Isabel recognizes the challenges ahead and she is laying the groundwork for improved telecommunications and transportation infrastructures. At a recent international symposium, she impressed upon dignitaries and world leaders the need for deep and meaningful investment in Africa’s infrastructure, particularly from countries like Russia, China, and India. To date, China has invested $120 billion in Africa, India $80 billion, and Russia $17 billion. Isabel is looking for FDI injections to build transportation infrastructures to bring Africa on par with the rest of the world. Beyond bricks and mortar change, she has been advocating for education and skills development, and gender equality.
Leading by Example: One Candidate at a Time
Her own companies have been instructed to actively promote female candidates through the ranks. By breaking convention, women will no longer be relegated to the roles of homemaker and caregiver. With more women entering the workforce and studying at universities and vocational colleges, plenty of economic opportunities are available. Existing frameworks are slowly changing to accommodate the new cultural zeitgeist of our time.
Isabel routinely states that she has taken it upon herself to be a facilitator of change. She is passionate about the youth and their well-being, their prospects, and their education. Not only does she contribute to a children’s paediatric hospital, a fun day for underprivileged children, scholarship opportunities to international universities, and the eradication of malaria, she is also looking to bring the latest technology to Angola.

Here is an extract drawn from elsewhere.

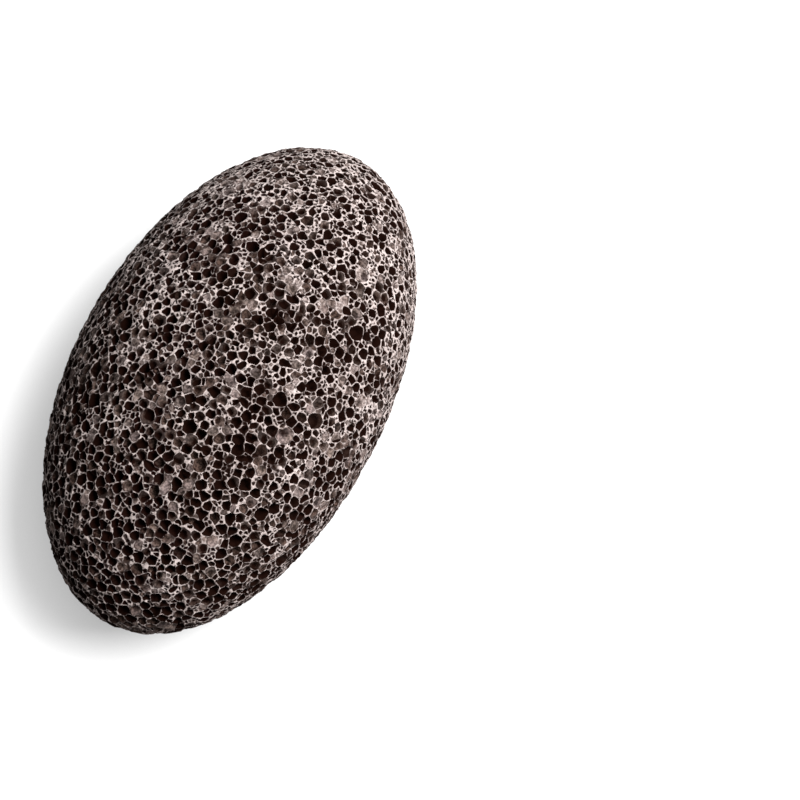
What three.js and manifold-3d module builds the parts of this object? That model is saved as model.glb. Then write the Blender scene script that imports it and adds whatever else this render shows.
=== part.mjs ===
// A pumice stone for rough skin: one piece of dark, frothy lava, ground to an oval pebble.
//
// The stone is a single solid. This file gives its outer form: an ellipsoid with three unequal
// axes, bowed a little along its length and flatter below than above, with a small worn flat
// that it rests on. The open bubbles of the froth are cut into this form as a surface finish.
//
// Units are millimetres. +X runs along the stone, +Y across it and +Z up. The origin is on the
// resting flat, under the middle of the stone.

import * as THREE from "three";
import { mergeVertices } from "three/addons/utils/BufferGeometryUtils.js";
import Module from "manifold-3d";

// Overall size
const LENGTH = 98;
const WIDTH = 58;
const HEIGHT = 41;

// Form
const BELLY_SHARE = 0.48; // share of the height that lies below the widest section
const BOW = 0.8; // sideways bow of the midline, from its middle to its ends
const FLAT_DEPTH = 0.35; // how far the underside is worn away to make the resting flat

// Mesh
const EDGE_DIVISIONS = 15; // cuts along each edge of the icosahedron that the form starts from
const MERGE_DISTANCE = 1e-4;

// Finish of the whole surface
const PUMICE = { color: 0x5f534f, roughness: 0.95, metalness: 0 };

const wasm = await Module();
wasm.setup();

// Turns a closed three.js geometry into a solid that can be cut.
function toSolid(geometry) {
  const bare = new THREE.BufferGeometry();
  bare.setAttribute("position", geometry.getAttribute("position"));
  if (geometry.index) bare.setIndex(geometry.index);
  const merged = mergeVertices(bare, MERGE_DISTANCE);
  return new wasm.Manifold(
    new wasm.Mesh({
      numProp: 3,
      vertProperties: merged.getAttribute("position").array,
      triVerts: new Uint32Array(merged.index.array),
    }),
  );
}

// Turns a cut solid back into a three.js geometry.
function toGeometry(solid) {
  const mesh = solid.getMesh();
  const geometry = new THREE.BufferGeometry();
  geometry.setAttribute("position", new THREE.BufferAttribute(mesh.vertProperties, 3));
  geometry.setIndex(new THREE.BufferAttribute(mesh.triVerts, 1));
  geometry.computeVertexNormals();
  return geometry;
}

// Moves one point of the unit sphere onto the pebble. The widest section lies at z = 0.
function shapePoint(point) {
  const fullHeight = HEIGHT + FLAT_DEPTH;
  const dome = fullHeight * (1 - BELLY_SHARE);
  const belly = fullHeight * BELLY_SHARE;
  const bow = BOW * (0.5 - point.x * point.x);
  point.set(
    (point.x * LENGTH) / 2,
    (point.y * WIDTH) / 2 + bow,
    point.z * (point.z > 0 ? dome : belly),
  );
}

// The pebble before its underside is worn, centred on its widest section.
function pebbleGeometry() {
  const geometry = new THREE.IcosahedronGeometry(1, EDGE_DIVISIONS);
  const positions = geometry.getAttribute("position");
  const point = new THREE.Vector3();
  for (let i = 0; i < positions.count; i += 1) {
    point.fromBufferAttribute(positions, i);
    shapePoint(point);
    positions.setXYZ(i, point.x, point.y, point.z);
  }
  return geometry;
}

// A block whose upper face lies where the underside is worn flat.
function wearBlock(lowestZ) {
  const block = new THREE.BoxGeometry(LENGTH, WIDTH, HEIGHT);
  block.translate(0, 0, lowestZ + FLAT_DEPTH - HEIGHT / 2);
  return block;
}

// The worn pebble, set down on its flat with its middle over the origin.
function stoneGeometry() {
  const pebble = pebbleGeometry();
  pebble.computeBoundingBox();
  const worn = toSolid(pebble).subtract(toSolid(wearBlock(pebble.boundingBox.min.z)));
  const geometry = toGeometry(worn);
  geometry.computeBoundingBox();
  const box = geometry.boundingBox;
  const middle = box.getCenter(new THREE.Vector3());
  geometry.translate(-middle.x, -middle.y, -box.min.z);
  return geometry;
}

const stone = new THREE.Mesh(stoneGeometry(), new THREE.MeshStandardMaterial(PUMICE));
stone.name = "pumice_stone";

const part = new THREE.Group();
part.add(stone);

export default part;
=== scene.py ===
"""A pumice stone for rough skin: an oval pebble of dark, frothy lava on a pale studio floor.

The script is laid out as an add-on. One operator turns the plain pebble of the frame into
open froth, and one sets up the floor, the light and the camera. Sizes are in metres, and the
scale of a noise or a pattern is in waves or cells per millimetre.
"""

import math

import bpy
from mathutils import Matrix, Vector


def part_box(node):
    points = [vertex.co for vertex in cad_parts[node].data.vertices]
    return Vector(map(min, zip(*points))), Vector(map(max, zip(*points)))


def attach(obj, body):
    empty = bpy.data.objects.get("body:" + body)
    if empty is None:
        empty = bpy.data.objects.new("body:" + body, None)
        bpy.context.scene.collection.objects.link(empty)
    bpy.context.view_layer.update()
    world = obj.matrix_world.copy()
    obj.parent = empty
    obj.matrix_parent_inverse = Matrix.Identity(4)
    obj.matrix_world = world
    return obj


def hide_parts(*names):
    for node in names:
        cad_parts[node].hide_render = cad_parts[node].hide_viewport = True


bl_info = {
    "name": "Pumice Stone",
    "version": (1, 0, 0),
    "blender": (4, 5, 0),
    "location": "3D View > Sidebar > Pumice",
    "description": "A pebble of frothy lava with open bubbles all over, and a pale studio floor",
    "category": "Object",
}

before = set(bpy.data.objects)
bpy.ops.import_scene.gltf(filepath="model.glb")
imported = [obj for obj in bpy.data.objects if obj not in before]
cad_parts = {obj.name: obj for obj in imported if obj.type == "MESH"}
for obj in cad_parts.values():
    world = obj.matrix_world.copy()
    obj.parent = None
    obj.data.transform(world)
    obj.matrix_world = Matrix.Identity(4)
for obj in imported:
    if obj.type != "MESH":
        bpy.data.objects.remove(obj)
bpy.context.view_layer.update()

STONE_NODE = "pumice_stone"
MILLIMETRE = 0.001
MERGE_DISTANCE = 0.001 * MILLIMETRE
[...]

One of Isabel’s companies, Efacec is involved in electric vehicle technologies. She is hoping to have charging stations and electric vehicles operational in Angola by 2050. She was instrumental in pushing for high-speed Internet connectivity in the country, and thanks to the undersea fiber-optic network connecting Brazil and Angola that too is a reality. All of the social entrepreneurship initiatives she is advocating for are designed for rural and urban dwellers alike.

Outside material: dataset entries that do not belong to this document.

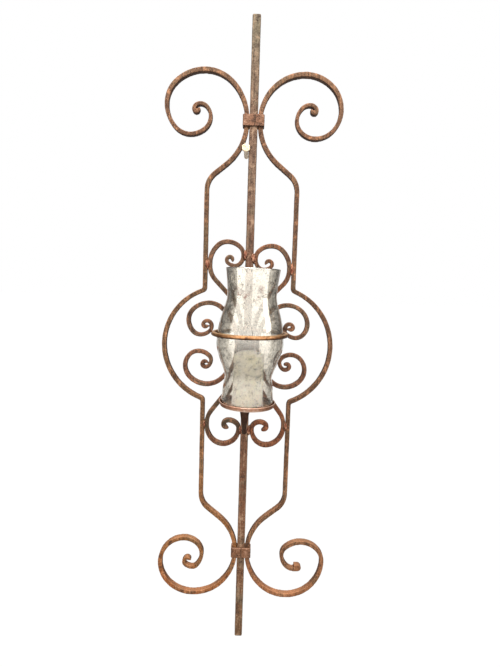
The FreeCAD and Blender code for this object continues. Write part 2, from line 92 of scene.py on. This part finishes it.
class Tree:
    """A short way to write a node tree."""

    def __init__(self, tree):
        self.tree = tree
        tree.nodes.clear()

    def node(self, kind, inputs=None, **settings):
        made = self.tree.nodes.new(kind)
        for name, value in settings.items():
            setattr(made, name, value)
        for name, value in (inputs or {}).items():
            self.put(made.inputs[name], value)
        return made

    def put(self, socket, value):
        if isinstance(value, bpy.types.NodeSocket):
            self.tree.links.new(value, socket)
        else:
            socket.default_value = value

    def math(self, operation, a, b=0.0, clamp=False):
        made = self.node("ShaderNodeMath", operation=operation, use_clamp=clamp)
        self.put(made.inputs[0], a)
        self.put(made.inputs[1], b)
        return made.outputs[0]

    def plus(self, a, b):
        return self.math("ADD", a, b)

    def times(self, a, b):
        return self.math("MULTIPLY", a, b)

    def vector(self, operation, a, b):
        made = self.node("ShaderNodeVectorMath", operation=operation)
        self.put(made.inputs[0], a)
        self.put(made.inputs[1], b)
        return made.outputs[0]

    def split(self, vector):
        return self.node("ShaderNodeSeparateXYZ", {"Vector": vector}).outputs

    def place(self):
        return self.node("ShaderNodeTexCoord").outputs["Object"]

    def cloud(self, place, scale, detail=4.0, rough=0.55, stretch=None):
        """Noise from 0 to 1."""
        if stretch:
            place = self.vector("MULTIPLY", place, stretch)
        made = self.node("ShaderNodeTexNoise", {"Vector": place, "Scale": scale, "Detail": detail,
                                                "Roughness": rough})
        return made.outputs["Fac"]

    def ramp(self, value, low, high, to_low=0.0, to_high=1.0):
        made = self.node("ShaderNodeMapRange", {"Value": value, "From Min": low, "From Max": high,
                                                "To Min": to_low, "To Max": to_high},
                         interpolation_type="SMOOTHSTEP")
        return made.outputs["Result"]

    def band(self, value, rise, fall):
        """One between two soft edges, each given as the values where it is nought and one."""
        return self.times(self.ramp(value, *rise), self.ramp(value, *fall))

    def blend(self, amount, a, b):
        """A number between two others."""
        made = self.node("ShaderNodeMix", data_type="FLOAT")
        for index, value in ((0, amount), (2, a), (3, b)):
            self.put(made.inputs[index], value)
        return made.outputs[0]

    def mix(self, amount, a, b):
        """A colour between two others."""
        made = self.node("ShaderNodeMix", data_type="RGBA")
        self.put(made.inputs[0], amount)
        for index, value in ((6, a), (7, b)):
            self.put(made.inputs[index], rgb(value) if isinstance(value, tuple) else value)
        return made.outputs[2]

    def stain(self, base, colour, value, low, high, amount):
        """Lays a colour over the base, more and more as the value runs from low to high."""
        return self.mix(self.ramp(value, low, high, 0.0, amount), base, colour)

    def colours(self, value, stops):
        made = self.node("ShaderNodeValToRGB", {"Fac": value})
        line = made.color_ramp
        line.elements[0].position, line.elements[0].color = stops[0][0], rgb(stops[0][1])
        line.elements[1].position, line.elements[1].color = stops[-1][0], rgb(stops[-1][1])
        for place, colour in stops[1:-1]:
            line.elements.new(place).color = rgb(colour)
        return made.outputs["Color"]

    def bump(self, height, strength, distance):
        made = self.node("ShaderNodeBump", {"Height": height, "Strength": strength,
                                            "Distance": distance})
        return made.outputs["Normal"]

    def surface(self, inputs):
        shader = self.node("ShaderNodeBsdfPrincipled", inputs)
        self.node("ShaderNodeOutputMaterial", {"Surface": shader.outputs[0]})


def linear(value):
    value /= 255.0
    return value / 12.92 if value <= 0.04045 else ((value + 0.055) / 1.055) ** 2.4


def rgb(colour):
    """A screen colour, 0 to 255, as a shader colour."""
    return tuple(linear(c) for c in colour) + (1.0,)


def material(name):
    made = bpy.data.materials.new(name)
    made.use_nodes = True
    return made, Tree(made.node_tree)


def dress(obj, made):
    """One material over the whole piece."""
    obj.data.materials.clear()
    obj.data.materials.append(made)


# ---------------------------------------------------------------- materials

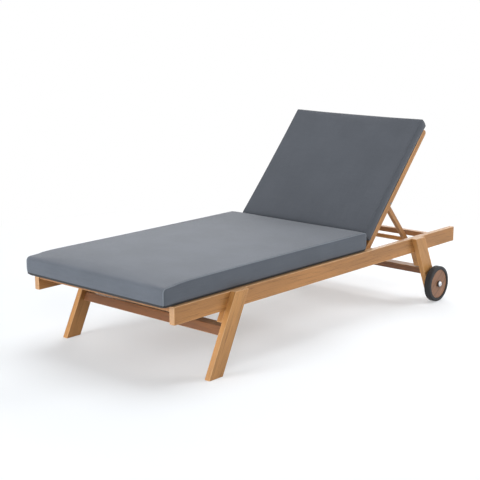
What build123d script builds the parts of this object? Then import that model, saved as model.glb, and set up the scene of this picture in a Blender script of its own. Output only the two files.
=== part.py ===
from build123d import *
import os
from math import atan2, cos, degrees, hypot, radians, sin, tan

os.makedirs("parts", exist_ok=True)

# Sun lounger, in millimetres. X is the width, Y runs from the foot to the head, Z is up from the floor.
# A name ending in set is a distance from the rails' foot end, and one ending in back is from their head end.

# Deck frame
rail_length = 1900
rail_height = 68
rail_thick = 25
frame_width = 780          # over the outer faces of the side rails
deck_height = 311          # top of the rails and of the slats
edge_round = 2             # softened edges of the boards

# Legs
leg_width = 68
leg_thick = 25
leg_lean = 25.5            # degrees from upright
front_leg_set = 301        # foot end of the rail to the leg's top corner
rear_leg_back = 370
rear_leg_end = 45          # height of the rear leg's lower end
front_block_share = 0.181  # block below the rail, of the rail's height off the floor
rear_block_share = 0.3

# Stretchers
stretcher_depth = 50
stretcher_height = 33
front_stretcher_gap = 20   # below the leg block
rear_stretcher_gap = 4
tenon_length = 15
tenon_depth = 30
tenon_height = 19
pin_dia = 6
pin_length = 62            # from the leg's narrow face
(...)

In her words, ‘We must tackle malaria head on to ensure that our young people, our rural people, and our future leaders are able to realise their full potential… Clean water initiatives are near and dear to my heart. Impoverished communities must not be ravaged by polluted water. We all have the right to clean water, clean air, and malaria-free lives. These are basic human rights.’
Her inspirational style and hands-on approach to managing people and getting the best out of them is paying dividends. There is much work to be done, but she is the catalyst that is making it happen.